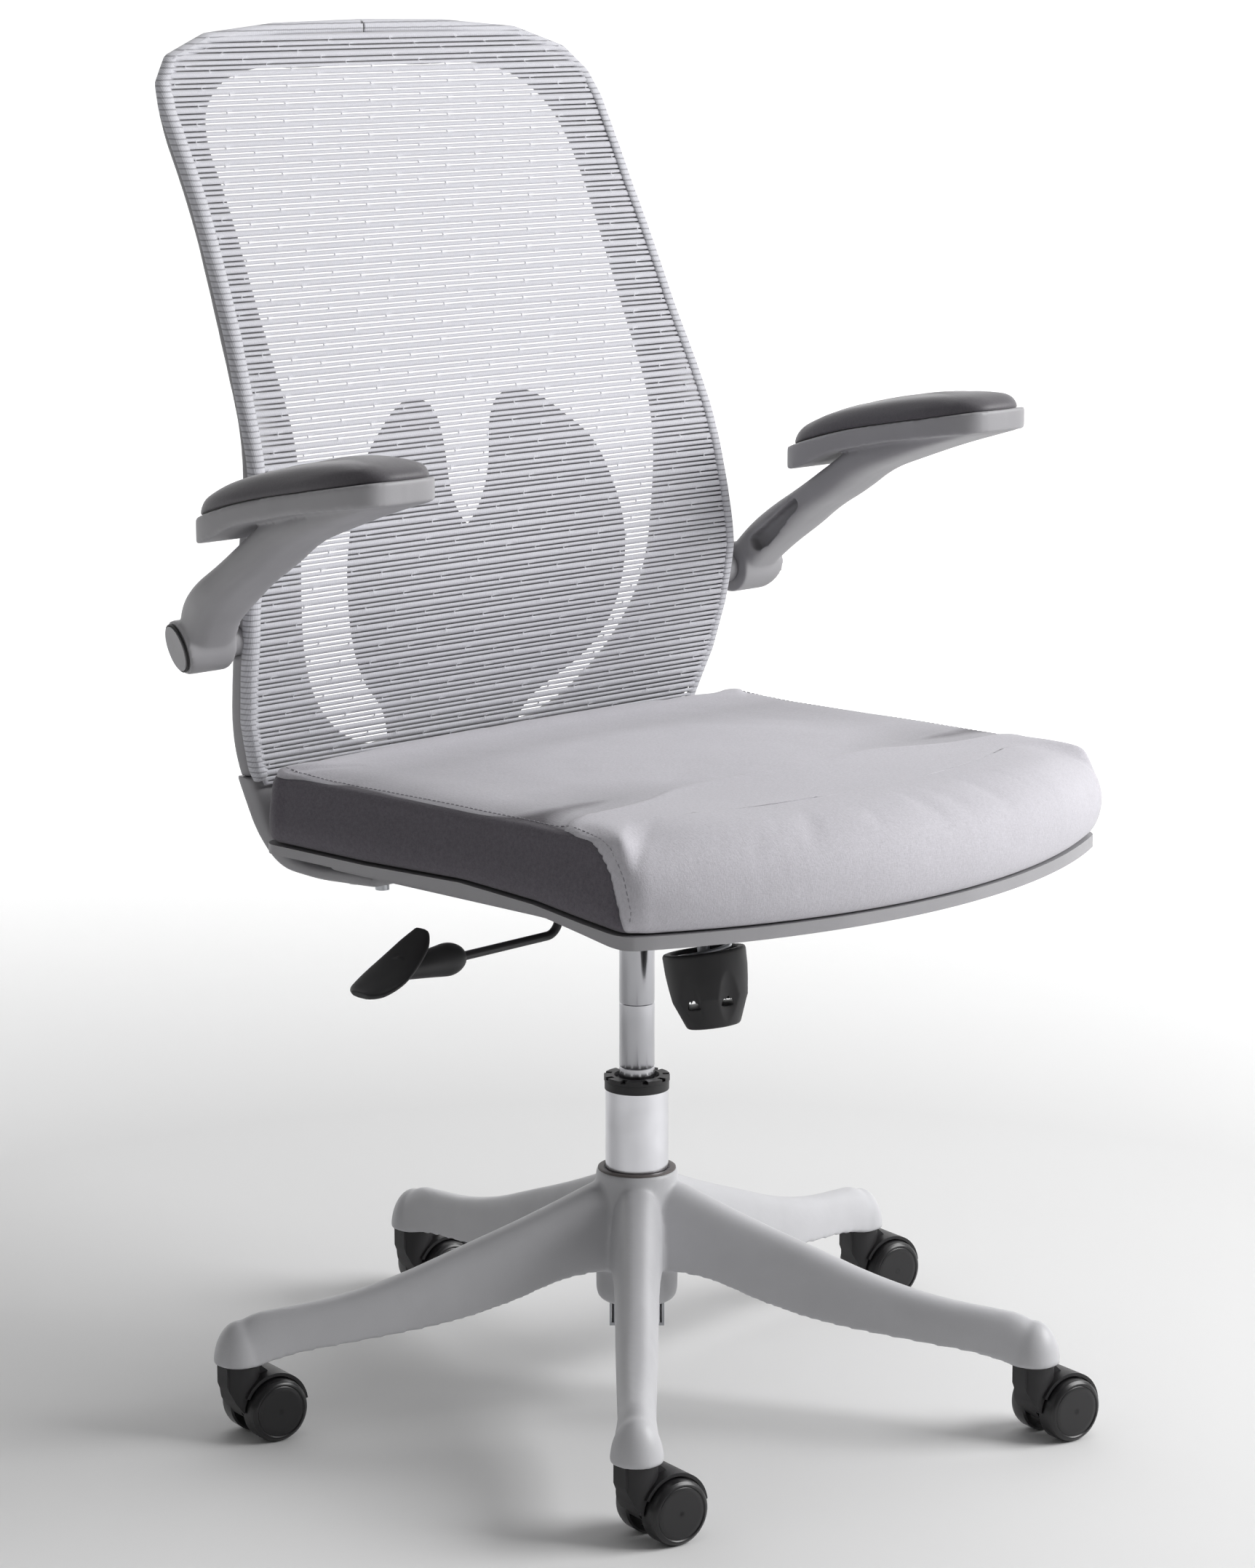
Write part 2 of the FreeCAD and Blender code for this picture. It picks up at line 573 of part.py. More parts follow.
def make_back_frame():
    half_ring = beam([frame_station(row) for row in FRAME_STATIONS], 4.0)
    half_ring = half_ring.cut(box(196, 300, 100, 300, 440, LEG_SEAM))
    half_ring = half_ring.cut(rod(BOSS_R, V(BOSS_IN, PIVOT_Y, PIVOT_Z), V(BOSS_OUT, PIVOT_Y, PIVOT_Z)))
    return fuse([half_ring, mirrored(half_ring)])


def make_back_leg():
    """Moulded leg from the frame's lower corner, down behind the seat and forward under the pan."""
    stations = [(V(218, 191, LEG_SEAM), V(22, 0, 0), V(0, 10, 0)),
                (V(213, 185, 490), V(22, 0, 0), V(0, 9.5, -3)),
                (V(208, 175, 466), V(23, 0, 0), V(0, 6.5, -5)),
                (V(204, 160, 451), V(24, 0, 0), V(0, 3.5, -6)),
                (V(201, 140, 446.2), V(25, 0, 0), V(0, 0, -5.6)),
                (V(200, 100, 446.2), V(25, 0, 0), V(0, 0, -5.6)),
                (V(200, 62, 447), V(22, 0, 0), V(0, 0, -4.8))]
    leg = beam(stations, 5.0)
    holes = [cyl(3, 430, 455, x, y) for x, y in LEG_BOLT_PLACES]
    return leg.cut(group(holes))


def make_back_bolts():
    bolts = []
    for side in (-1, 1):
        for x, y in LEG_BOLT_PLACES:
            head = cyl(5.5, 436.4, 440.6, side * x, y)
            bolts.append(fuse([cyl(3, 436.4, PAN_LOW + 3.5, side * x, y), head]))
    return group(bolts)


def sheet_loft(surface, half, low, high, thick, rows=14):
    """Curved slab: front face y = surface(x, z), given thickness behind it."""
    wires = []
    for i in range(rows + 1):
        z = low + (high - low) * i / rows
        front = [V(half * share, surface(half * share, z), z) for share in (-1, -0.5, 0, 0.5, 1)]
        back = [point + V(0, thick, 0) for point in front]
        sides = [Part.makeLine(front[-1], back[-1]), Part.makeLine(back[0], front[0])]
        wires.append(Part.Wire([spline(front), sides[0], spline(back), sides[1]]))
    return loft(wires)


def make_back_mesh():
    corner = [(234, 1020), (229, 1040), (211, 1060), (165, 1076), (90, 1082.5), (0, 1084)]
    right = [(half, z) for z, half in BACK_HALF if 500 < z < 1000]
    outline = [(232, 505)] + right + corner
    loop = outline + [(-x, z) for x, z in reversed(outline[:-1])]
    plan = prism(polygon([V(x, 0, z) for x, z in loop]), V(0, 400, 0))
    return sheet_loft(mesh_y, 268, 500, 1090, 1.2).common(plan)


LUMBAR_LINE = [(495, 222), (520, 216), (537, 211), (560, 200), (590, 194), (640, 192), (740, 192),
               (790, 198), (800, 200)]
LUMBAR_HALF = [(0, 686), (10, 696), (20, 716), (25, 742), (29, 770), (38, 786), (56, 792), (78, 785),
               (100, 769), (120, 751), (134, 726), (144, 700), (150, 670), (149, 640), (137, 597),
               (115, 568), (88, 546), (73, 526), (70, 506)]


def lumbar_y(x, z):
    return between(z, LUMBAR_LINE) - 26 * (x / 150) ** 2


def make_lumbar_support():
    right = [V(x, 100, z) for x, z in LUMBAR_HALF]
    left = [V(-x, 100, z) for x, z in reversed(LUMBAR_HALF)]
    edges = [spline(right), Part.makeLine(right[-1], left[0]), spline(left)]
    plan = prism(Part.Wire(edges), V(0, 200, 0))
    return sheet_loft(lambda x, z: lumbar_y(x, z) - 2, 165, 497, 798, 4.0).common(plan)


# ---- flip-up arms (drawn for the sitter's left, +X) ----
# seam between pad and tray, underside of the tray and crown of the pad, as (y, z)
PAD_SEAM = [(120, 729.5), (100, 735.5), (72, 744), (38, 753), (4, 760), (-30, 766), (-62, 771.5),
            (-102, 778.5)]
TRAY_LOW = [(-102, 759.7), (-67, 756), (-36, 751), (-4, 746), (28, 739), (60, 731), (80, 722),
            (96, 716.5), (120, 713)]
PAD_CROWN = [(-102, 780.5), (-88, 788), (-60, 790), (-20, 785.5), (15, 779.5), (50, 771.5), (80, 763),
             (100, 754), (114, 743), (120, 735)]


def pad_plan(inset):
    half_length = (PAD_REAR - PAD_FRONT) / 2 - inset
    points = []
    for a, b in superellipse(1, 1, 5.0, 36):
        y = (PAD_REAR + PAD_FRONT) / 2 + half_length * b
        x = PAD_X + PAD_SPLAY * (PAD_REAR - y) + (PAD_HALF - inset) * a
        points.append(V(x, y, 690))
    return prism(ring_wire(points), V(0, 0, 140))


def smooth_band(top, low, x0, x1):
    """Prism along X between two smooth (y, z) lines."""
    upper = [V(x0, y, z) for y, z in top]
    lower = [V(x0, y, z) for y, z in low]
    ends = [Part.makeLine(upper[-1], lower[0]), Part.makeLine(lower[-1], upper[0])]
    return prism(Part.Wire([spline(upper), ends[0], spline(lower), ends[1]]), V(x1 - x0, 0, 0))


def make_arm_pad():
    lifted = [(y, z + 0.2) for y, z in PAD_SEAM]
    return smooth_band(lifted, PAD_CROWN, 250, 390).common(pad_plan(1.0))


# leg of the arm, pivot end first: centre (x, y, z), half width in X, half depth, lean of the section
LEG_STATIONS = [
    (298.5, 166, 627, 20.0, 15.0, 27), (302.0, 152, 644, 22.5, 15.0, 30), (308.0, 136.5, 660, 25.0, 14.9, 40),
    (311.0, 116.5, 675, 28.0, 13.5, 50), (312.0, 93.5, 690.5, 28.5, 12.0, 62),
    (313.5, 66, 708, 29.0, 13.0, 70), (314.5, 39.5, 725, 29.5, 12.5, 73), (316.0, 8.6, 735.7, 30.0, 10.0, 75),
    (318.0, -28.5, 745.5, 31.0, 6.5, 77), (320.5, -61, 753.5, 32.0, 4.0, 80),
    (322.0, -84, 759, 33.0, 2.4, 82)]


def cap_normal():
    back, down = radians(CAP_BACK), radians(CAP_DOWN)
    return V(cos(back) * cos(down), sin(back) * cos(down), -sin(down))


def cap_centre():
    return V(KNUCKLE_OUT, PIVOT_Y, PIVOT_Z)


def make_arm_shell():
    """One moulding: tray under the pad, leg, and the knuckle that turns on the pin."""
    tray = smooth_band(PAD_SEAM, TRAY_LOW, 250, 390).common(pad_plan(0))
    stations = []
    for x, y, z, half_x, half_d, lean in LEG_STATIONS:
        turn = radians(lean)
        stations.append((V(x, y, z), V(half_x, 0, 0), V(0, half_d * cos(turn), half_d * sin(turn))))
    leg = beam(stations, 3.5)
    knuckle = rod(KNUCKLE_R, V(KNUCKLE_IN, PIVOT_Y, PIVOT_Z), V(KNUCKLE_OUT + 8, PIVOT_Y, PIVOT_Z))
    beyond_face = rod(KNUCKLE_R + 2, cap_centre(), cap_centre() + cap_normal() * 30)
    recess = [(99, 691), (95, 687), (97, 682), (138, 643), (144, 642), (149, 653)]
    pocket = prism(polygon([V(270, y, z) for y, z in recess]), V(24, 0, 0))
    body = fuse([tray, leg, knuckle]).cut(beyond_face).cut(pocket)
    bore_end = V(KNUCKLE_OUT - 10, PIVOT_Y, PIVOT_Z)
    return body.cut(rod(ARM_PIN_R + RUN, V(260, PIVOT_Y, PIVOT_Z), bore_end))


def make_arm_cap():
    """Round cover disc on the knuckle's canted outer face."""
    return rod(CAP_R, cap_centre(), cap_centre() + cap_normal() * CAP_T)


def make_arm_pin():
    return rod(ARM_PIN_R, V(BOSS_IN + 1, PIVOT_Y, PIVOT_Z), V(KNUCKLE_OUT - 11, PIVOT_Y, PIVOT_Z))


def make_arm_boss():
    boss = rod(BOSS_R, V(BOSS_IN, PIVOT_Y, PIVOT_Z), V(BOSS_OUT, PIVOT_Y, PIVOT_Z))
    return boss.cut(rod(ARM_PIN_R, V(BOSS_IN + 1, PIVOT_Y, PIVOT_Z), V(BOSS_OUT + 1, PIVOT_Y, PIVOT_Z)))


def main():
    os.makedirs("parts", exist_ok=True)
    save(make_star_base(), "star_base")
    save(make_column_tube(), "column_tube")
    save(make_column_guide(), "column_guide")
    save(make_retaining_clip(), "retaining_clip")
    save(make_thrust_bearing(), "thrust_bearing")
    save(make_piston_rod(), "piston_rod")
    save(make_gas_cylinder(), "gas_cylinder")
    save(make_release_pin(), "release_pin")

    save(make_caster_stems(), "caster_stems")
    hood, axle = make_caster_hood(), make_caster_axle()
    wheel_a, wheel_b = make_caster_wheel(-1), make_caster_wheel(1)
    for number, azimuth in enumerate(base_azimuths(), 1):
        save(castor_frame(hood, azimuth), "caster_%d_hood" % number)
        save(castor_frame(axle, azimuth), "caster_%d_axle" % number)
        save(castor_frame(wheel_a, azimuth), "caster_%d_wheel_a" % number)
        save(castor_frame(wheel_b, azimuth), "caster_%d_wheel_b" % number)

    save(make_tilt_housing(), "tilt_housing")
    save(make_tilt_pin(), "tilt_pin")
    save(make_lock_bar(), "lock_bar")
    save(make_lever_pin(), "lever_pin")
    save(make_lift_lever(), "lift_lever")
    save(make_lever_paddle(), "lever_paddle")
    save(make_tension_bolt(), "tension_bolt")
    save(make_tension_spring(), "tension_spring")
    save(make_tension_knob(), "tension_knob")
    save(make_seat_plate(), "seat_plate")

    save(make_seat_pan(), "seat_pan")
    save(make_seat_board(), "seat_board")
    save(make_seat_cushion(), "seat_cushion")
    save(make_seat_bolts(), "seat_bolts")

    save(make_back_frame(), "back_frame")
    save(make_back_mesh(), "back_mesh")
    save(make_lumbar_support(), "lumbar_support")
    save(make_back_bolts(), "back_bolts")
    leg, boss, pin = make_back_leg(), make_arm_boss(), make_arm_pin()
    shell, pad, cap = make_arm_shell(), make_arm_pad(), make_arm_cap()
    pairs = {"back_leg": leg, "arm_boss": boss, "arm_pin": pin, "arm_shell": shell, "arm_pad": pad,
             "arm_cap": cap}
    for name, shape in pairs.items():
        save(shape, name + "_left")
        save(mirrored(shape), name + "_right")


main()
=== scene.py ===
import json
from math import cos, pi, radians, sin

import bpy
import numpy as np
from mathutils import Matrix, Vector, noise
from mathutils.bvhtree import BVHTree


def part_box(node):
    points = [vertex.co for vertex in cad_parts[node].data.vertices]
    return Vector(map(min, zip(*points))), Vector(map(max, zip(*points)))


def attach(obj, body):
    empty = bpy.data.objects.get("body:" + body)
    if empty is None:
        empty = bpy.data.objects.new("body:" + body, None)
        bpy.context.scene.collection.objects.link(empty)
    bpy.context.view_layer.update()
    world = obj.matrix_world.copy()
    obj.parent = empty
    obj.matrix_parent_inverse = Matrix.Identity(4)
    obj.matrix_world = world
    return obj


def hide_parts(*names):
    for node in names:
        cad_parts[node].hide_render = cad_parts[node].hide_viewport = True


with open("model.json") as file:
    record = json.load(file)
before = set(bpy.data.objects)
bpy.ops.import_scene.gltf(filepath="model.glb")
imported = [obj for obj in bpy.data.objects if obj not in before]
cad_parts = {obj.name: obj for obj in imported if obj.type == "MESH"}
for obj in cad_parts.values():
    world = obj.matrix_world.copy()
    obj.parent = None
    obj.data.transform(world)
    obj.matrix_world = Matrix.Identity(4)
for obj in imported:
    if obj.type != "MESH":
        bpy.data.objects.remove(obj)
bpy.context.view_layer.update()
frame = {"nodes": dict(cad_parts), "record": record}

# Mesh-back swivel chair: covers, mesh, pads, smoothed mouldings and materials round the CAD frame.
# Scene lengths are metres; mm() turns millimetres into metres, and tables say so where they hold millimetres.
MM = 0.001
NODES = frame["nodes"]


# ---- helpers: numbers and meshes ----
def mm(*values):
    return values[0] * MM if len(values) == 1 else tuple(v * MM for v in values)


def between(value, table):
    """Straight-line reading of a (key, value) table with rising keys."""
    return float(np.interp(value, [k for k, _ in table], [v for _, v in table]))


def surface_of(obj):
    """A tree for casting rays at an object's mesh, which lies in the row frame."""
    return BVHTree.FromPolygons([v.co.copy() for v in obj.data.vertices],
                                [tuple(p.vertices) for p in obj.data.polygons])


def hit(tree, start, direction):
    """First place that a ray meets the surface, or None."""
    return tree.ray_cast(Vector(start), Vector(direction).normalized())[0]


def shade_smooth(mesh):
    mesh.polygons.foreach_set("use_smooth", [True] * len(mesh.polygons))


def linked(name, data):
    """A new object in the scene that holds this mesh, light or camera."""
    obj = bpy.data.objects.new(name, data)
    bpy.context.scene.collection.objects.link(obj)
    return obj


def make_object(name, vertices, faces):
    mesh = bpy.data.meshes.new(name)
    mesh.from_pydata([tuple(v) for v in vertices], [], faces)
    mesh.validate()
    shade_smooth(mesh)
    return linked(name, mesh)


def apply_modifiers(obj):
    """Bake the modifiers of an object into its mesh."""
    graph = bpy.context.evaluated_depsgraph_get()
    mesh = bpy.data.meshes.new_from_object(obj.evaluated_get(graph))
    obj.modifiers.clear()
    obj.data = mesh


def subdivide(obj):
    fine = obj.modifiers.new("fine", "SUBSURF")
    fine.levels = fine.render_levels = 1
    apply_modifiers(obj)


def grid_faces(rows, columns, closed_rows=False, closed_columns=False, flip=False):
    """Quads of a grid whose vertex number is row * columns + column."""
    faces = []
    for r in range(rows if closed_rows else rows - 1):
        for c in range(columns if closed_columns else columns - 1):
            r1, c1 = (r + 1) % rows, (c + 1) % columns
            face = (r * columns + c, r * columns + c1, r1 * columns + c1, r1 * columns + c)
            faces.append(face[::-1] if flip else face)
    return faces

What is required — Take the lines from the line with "for name, shape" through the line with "if empty is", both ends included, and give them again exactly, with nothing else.

Full output —
    for name, shape in pairs.items():
        save(shape, name + "_left")
        save(mirrored(shape), name + "_right")


main()
=== scene.py ===
import json
from math import cos, pi, radians, sin

import bpy
import numpy as np
from mathutils import Matrix, Vector, noise
from mathutils.bvhtree import BVHTree


def part_box(node):
    points = [vertex.co for vertex in cad_parts[node].data.vertices]
    return Vector(map(min, zip(*points))), Vector(map(max, zip(*points)))


def attach(obj, body):
    empty = bpy.data.objects.get("body:" + body)
    if empty is None:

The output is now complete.